Lodged in a former powerhouse reborn as a performing arts complex, Bar Alto has sandblasted brick walls and a heritage-chic vibe, while the adjoining deck overlooking the Brisbane River is a terrific place to enjoy the subtropics. Service here is prompt – staff are used to ticketholders popping in for a bowl of pasta and a glass of wine en route to a show, but there are plenty of other diners settling in for the long haul and making the most of the ambience. Modern Italian is the ticket on the menu, and there’s no going past an 800-gram T-bone steak.

Remi De Provence, Hobart

Remi De Provence, Hobart

Remi de Provence is a mirror to Remi Bancal’s story. After a stint as a sommelier in Sydney and Melbourne – witness the excellent wine advice and the encyclopedic list – he decamped to Tasmania. He developed close connections with local producers and has a family garden that provides some of the restaurant’s produce, such as the raspberries served with nougat glacé in the summer. But it’s his French heritage that defines the restaurant, which means the best way to eat here is to stay with bistro classics such as steak tartare, grilled Cape Grim steak with béarnaise sauce, or anything that has been slowly braised.

The Elbow Room, McLaren Vale

The Elbow Room, McLaren Vale

From new digs on the approach to McLaren Vale, tucked behind a 19th-century cellar door, The Elbow Room‘s generous plates take centre stage in a laid-back, modestly decorated space with views of young vines. A slab of steak with porcini butter and hand-cut chips will satisfy hearty appetites and leave you wanting more.

Bistro Dom, Adelaide

Bistro Dom, Adelaide

On a busy CBD street shared by several high-profile restaurants, Bistro Dom holds its own with confidence, personality and good service. The quality of the ingredients, especially the produce grown for the restaurant, lifts it a peg. An organic Woakwine steak features bone marrow on the side and a tasty salt gleaned from retired wine barrels.

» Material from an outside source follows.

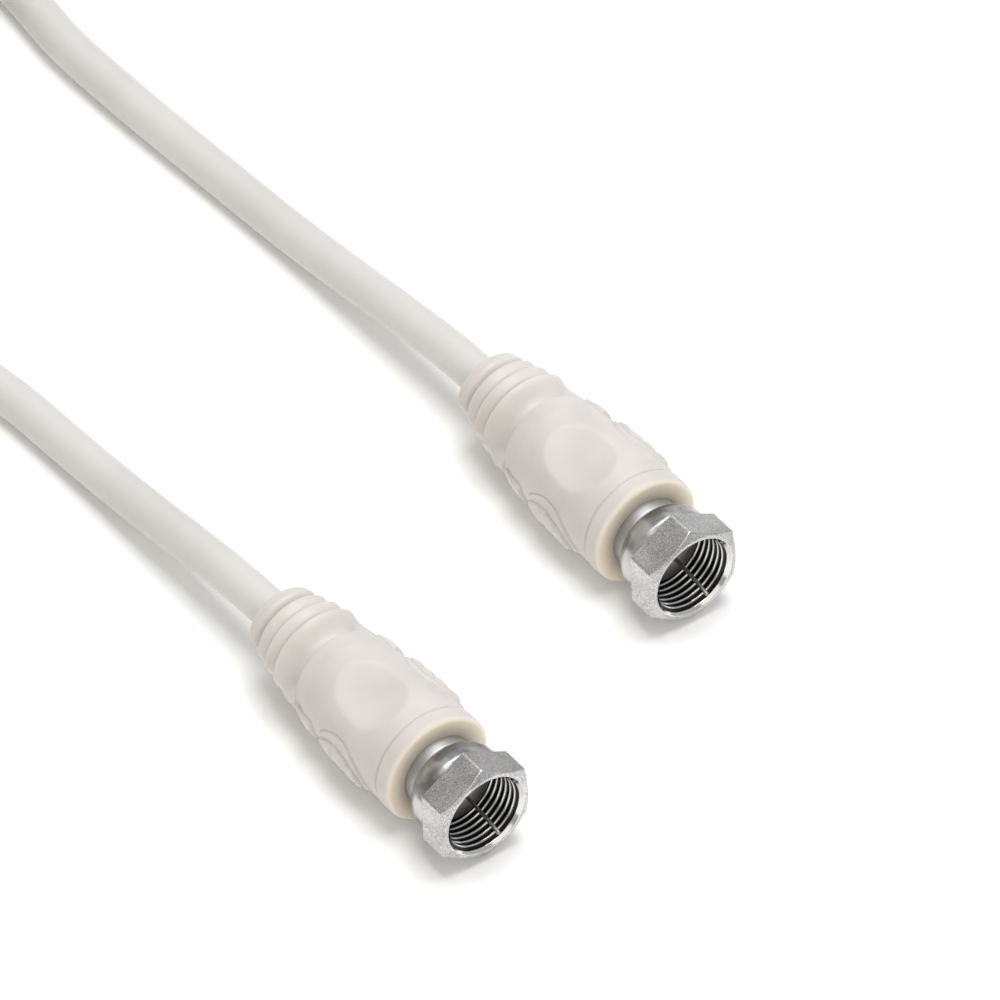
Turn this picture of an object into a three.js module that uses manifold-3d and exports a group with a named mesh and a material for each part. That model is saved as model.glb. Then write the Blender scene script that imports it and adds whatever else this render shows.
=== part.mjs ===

Black Cow Bistro, Launceston

Black Cow Bistro, Launceston

It might be cattle in the style of the Lascaux cave paintings that look down at you from the walls of this converted Art Deco butcher shop, but it’s grass-fed, dry-aged Tasmanian beef that’s on the plate. The service at Black Cow Bistrow is switched on and professional, while the room buzzes nightly with tourists and locals. The menu is definitively steakhouse, though there’s a soupçon of Asian influence in the side of piquant house-made kimchi and the fragrant lemongrass broth with prawn dumplings.

Eightysix, Canberra

Eightysix, Canberra

In hip city-side Braddon, audacious Eightysix is the dining equivalent of social media. Gen Y is all over the joint. Tablet-tapping, content-uploading hipsters share their love of the sharp, minimalist fit-out. The floor crew riff happily with patrons, their banter as unfiltered as the average tweet. And everything is shared – from the inner workings of the kitchen to the tasting plates chalked on the blackboard menu. The hand-cut steak tartare moves quickly.

Prime, Sydney

Prime, Sydney

This sandstone-walled, dimly lit basement under the Westin was once where mail trucks pulled into Sydney’s GPO. Now the loading bay primarily disgorges beef carcasses – MSA-certified, hormone-free, grass- and grain-fed wagyu, Black Angus and Angus-Hereford cross sirloins, rumps, rib-eyes and T-bones, variously aged and weighted. Prime is unequivocal “feed the man meat” territory, where big white plates proffer prestige-quality, accurately seared cuts, presented with set sides of potatoes and sauce.